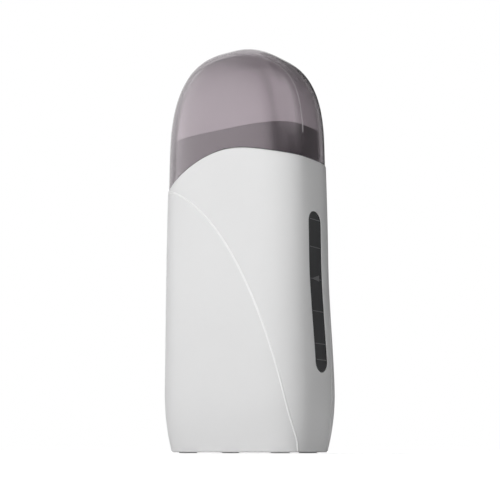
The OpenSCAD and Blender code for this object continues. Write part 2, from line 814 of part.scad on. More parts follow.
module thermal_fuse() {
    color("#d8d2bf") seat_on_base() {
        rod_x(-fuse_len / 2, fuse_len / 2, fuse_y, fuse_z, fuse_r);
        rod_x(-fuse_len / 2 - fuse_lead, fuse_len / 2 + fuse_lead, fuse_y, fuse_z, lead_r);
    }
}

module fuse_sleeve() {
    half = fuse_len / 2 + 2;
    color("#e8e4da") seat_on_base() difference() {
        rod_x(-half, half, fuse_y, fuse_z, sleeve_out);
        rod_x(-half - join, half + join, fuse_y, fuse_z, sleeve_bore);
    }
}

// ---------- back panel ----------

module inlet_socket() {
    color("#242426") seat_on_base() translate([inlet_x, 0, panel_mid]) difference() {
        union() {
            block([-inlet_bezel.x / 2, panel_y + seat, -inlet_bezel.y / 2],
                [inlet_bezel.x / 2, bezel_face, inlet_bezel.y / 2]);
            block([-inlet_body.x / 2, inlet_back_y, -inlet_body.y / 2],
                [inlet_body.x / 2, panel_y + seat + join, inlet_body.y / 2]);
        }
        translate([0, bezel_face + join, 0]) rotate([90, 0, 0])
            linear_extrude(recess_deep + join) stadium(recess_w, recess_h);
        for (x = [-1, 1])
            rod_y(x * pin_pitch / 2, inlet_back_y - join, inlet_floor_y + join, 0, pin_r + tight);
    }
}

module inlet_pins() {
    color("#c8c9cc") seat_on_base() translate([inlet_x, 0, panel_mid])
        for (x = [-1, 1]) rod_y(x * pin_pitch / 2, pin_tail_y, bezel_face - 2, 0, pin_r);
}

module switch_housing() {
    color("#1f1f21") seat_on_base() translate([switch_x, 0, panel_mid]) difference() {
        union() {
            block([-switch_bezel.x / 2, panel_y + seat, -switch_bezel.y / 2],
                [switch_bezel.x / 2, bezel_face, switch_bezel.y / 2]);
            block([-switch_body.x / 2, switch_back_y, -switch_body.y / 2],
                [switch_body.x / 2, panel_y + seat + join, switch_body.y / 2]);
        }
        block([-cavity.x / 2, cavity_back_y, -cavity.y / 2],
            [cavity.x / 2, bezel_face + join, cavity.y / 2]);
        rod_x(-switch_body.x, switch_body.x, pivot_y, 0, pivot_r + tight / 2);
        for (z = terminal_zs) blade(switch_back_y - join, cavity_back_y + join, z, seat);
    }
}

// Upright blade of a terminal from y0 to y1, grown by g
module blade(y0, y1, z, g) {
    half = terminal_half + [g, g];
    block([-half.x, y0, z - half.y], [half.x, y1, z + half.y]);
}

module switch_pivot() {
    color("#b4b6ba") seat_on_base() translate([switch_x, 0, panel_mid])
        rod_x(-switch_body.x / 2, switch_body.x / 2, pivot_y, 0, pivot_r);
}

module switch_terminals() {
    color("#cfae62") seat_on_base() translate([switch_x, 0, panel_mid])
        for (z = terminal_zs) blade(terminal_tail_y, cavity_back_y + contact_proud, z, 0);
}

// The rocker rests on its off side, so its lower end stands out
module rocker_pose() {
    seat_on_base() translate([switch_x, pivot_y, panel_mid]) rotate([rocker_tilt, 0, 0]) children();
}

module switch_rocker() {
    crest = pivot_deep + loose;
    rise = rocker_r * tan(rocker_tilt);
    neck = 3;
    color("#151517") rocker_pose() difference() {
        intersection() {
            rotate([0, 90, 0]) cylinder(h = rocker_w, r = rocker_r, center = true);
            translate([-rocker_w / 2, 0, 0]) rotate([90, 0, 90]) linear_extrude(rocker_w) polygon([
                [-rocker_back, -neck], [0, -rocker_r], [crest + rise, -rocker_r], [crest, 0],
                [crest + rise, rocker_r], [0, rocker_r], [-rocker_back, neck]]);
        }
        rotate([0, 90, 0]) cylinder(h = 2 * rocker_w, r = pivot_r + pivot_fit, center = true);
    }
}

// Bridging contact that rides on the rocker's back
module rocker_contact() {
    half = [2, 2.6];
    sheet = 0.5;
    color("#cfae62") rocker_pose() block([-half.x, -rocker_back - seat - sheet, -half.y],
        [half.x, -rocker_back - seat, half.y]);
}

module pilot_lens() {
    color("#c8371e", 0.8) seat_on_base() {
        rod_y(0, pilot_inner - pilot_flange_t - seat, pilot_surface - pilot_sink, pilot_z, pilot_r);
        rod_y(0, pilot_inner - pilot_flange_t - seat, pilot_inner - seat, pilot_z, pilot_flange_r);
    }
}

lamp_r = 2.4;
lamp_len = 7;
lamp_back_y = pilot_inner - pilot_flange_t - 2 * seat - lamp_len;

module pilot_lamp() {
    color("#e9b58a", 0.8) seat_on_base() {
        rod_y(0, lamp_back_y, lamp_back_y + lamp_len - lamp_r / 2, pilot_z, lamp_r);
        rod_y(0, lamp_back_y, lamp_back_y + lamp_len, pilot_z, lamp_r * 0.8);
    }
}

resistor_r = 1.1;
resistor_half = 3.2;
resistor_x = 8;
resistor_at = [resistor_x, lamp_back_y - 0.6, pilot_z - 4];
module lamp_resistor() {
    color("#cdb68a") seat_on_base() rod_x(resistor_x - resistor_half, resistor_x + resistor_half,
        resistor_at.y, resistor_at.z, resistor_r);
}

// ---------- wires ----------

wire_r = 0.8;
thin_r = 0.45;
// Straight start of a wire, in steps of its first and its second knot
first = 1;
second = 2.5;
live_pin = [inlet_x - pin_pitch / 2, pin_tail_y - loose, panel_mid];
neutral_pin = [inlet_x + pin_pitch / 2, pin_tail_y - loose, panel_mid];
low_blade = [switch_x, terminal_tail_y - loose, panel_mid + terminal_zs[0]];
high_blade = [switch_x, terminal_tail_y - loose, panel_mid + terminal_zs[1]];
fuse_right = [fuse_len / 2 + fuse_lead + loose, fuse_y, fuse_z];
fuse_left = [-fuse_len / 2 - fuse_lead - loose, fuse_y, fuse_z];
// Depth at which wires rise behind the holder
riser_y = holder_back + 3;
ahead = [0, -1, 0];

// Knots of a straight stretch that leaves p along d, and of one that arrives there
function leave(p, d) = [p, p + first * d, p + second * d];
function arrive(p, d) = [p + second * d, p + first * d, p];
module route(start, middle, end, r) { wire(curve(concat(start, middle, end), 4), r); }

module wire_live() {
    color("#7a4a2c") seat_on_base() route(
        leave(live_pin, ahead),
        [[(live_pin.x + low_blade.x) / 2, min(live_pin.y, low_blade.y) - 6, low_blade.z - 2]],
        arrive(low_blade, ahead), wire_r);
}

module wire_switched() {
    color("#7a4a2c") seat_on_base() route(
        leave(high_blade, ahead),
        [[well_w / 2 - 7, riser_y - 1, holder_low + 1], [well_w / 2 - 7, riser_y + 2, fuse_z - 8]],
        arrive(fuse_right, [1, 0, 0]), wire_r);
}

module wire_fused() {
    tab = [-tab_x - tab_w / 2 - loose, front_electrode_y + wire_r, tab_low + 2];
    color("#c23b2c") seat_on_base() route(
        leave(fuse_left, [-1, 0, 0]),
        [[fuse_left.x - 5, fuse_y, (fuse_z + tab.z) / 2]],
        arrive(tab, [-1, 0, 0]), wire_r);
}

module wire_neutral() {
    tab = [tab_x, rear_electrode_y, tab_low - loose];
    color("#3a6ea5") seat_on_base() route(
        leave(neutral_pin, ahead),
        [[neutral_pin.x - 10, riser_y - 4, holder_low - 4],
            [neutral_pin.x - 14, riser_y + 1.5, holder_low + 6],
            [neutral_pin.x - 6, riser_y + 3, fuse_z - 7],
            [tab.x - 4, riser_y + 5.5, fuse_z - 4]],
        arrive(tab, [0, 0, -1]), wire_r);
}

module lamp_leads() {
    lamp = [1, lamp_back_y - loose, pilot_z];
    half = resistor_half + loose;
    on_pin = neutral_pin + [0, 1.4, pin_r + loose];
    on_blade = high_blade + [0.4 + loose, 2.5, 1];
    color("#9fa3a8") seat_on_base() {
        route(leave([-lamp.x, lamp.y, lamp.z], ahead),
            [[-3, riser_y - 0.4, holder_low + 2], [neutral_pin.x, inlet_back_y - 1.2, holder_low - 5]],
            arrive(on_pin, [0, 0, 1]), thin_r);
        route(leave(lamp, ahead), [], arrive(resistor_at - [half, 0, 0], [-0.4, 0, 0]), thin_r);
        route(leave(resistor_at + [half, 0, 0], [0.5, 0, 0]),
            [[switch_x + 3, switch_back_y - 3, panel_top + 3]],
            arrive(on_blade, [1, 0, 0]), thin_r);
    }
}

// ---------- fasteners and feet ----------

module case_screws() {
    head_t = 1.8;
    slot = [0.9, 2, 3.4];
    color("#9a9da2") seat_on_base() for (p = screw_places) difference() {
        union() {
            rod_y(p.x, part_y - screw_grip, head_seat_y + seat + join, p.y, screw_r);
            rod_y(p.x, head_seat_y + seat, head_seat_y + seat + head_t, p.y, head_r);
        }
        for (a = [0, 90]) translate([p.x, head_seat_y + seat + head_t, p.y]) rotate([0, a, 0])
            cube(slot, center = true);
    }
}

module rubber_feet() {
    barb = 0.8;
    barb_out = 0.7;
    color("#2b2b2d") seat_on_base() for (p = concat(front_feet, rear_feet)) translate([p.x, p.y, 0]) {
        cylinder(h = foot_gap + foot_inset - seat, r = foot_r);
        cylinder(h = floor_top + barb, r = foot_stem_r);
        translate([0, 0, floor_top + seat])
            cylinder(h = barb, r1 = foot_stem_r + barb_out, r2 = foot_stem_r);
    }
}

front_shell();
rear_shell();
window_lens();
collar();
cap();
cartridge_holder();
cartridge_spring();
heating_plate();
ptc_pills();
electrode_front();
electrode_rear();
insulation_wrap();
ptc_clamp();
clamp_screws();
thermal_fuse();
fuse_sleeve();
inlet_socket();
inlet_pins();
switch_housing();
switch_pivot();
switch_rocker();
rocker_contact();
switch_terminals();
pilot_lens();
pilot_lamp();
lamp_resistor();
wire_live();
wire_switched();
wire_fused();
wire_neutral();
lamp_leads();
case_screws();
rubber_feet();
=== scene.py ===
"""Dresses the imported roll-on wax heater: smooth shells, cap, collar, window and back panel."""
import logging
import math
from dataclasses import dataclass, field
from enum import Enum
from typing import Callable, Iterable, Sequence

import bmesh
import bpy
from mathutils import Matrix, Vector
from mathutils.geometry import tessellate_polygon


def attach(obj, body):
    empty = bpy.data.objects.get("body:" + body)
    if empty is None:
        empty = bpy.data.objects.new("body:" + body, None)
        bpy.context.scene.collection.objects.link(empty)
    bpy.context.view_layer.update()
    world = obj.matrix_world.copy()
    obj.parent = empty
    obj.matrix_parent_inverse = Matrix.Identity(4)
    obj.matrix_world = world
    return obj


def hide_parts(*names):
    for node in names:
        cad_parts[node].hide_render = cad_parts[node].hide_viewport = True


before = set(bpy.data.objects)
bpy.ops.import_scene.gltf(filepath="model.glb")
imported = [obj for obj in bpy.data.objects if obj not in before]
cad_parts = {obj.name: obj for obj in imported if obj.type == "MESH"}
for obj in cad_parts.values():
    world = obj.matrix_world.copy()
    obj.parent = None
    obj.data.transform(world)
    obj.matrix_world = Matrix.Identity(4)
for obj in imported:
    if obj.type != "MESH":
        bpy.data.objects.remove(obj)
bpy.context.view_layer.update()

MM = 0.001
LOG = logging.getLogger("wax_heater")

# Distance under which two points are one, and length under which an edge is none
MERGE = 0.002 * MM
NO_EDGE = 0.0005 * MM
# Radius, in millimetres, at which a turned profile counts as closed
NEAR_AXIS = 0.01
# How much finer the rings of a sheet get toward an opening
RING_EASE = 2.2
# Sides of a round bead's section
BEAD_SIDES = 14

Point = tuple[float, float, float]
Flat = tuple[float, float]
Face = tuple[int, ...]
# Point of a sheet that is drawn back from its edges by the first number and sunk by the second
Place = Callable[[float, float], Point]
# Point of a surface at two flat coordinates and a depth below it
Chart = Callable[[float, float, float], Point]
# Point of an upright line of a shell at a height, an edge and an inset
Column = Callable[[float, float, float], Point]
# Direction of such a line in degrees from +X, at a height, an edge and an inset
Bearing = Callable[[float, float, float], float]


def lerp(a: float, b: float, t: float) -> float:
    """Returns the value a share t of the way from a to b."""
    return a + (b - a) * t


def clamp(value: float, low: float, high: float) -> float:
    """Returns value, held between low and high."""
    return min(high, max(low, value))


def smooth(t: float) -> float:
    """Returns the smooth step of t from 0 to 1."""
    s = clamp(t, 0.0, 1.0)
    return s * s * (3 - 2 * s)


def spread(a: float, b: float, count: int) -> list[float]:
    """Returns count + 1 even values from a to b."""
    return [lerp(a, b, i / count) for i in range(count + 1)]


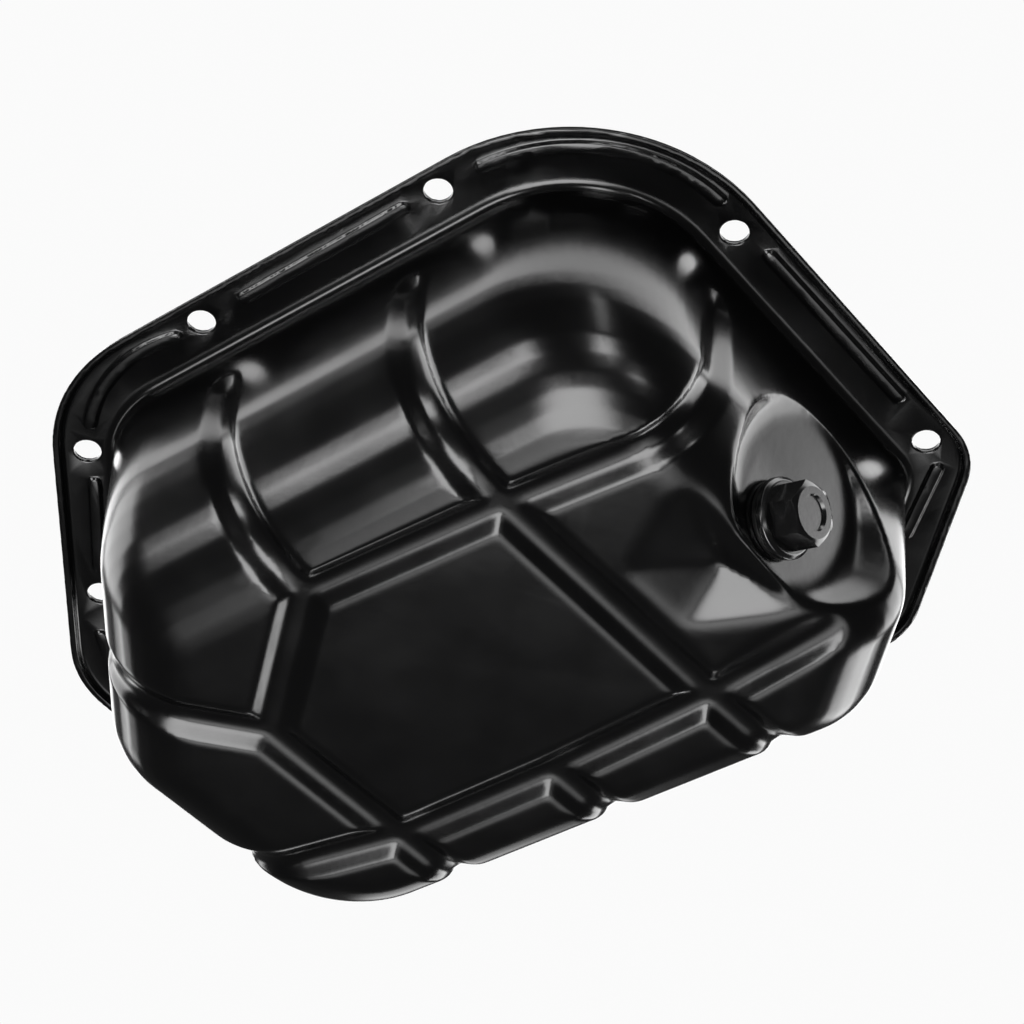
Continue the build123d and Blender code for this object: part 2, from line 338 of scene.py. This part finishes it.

Your objective: Write the lines again exactly, beginning at the line that has "front_shell();" and stopping after the line that has "obj.matrix_world = Matrix.Identity(4)"; include no other lines.

Result for this task:
front_shell();
rear_shell();
window_lens();
collar();
cap();
cartridge_holder();
cartridge_spring();
heating_plate();
ptc_pills();
electrode_front();
electrode_rear();
insulation_wrap();
ptc_clamp();
clamp_screws();
thermal_fuse();
fuse_sleeve();
inlet_socket();
inlet_pins();
switch_housing();
switch_pivot();
switch_rocker();
rocker_contact();
switch_terminals();
pilot_lens();
pilot_lamp();
lamp_resistor();
wire_live();
wire_switched();
wire_fused();
wire_neutral();
lamp_leads();
case_screws();
rubber_feet();
=== scene.py ===
"""Dresses the imported roll-on wax heater: smooth shells, cap, collar, window and back panel."""
import logging
import math
from dataclasses import dataclass, field
from enum import Enum
from typing import Callable, Iterable, Sequence

import bmesh
import bpy
from mathutils import Matrix, Vector
from mathutils.geometry import tessellate_polygon


def attach(obj, body):
    empty = bpy.data.objects.get("body:" + body)
    if empty is None:
        empty = bpy.data.objects.new("body:" + body, None)
        bpy.context.scene.collection.objects.link(empty)
    bpy.context.view_layer.update()
    world = obj.matrix_world.copy()
    obj.parent = empty
    obj.matrix_parent_inverse = Matrix.Identity(4)
    obj.matrix_world = world
    return obj


def hide_parts(*names):
    for node in names:
        cad_parts[node].hide_render = cad_parts[node].hide_viewport = True


before = set(bpy.data.objects)
bpy.ops.import_scene.gltf(filepath="model.glb")
imported = [obj for obj in bpy.data.objects if obj not in before]
cad_parts = {obj.name: obj for obj in imported if obj.type == "MESH"}
for obj in cad_parts.values():
    world = obj.matrix_world.copy()
    obj.parent = None
    obj.data.transform(world)
    obj.matrix_world = Matrix.Identity(4)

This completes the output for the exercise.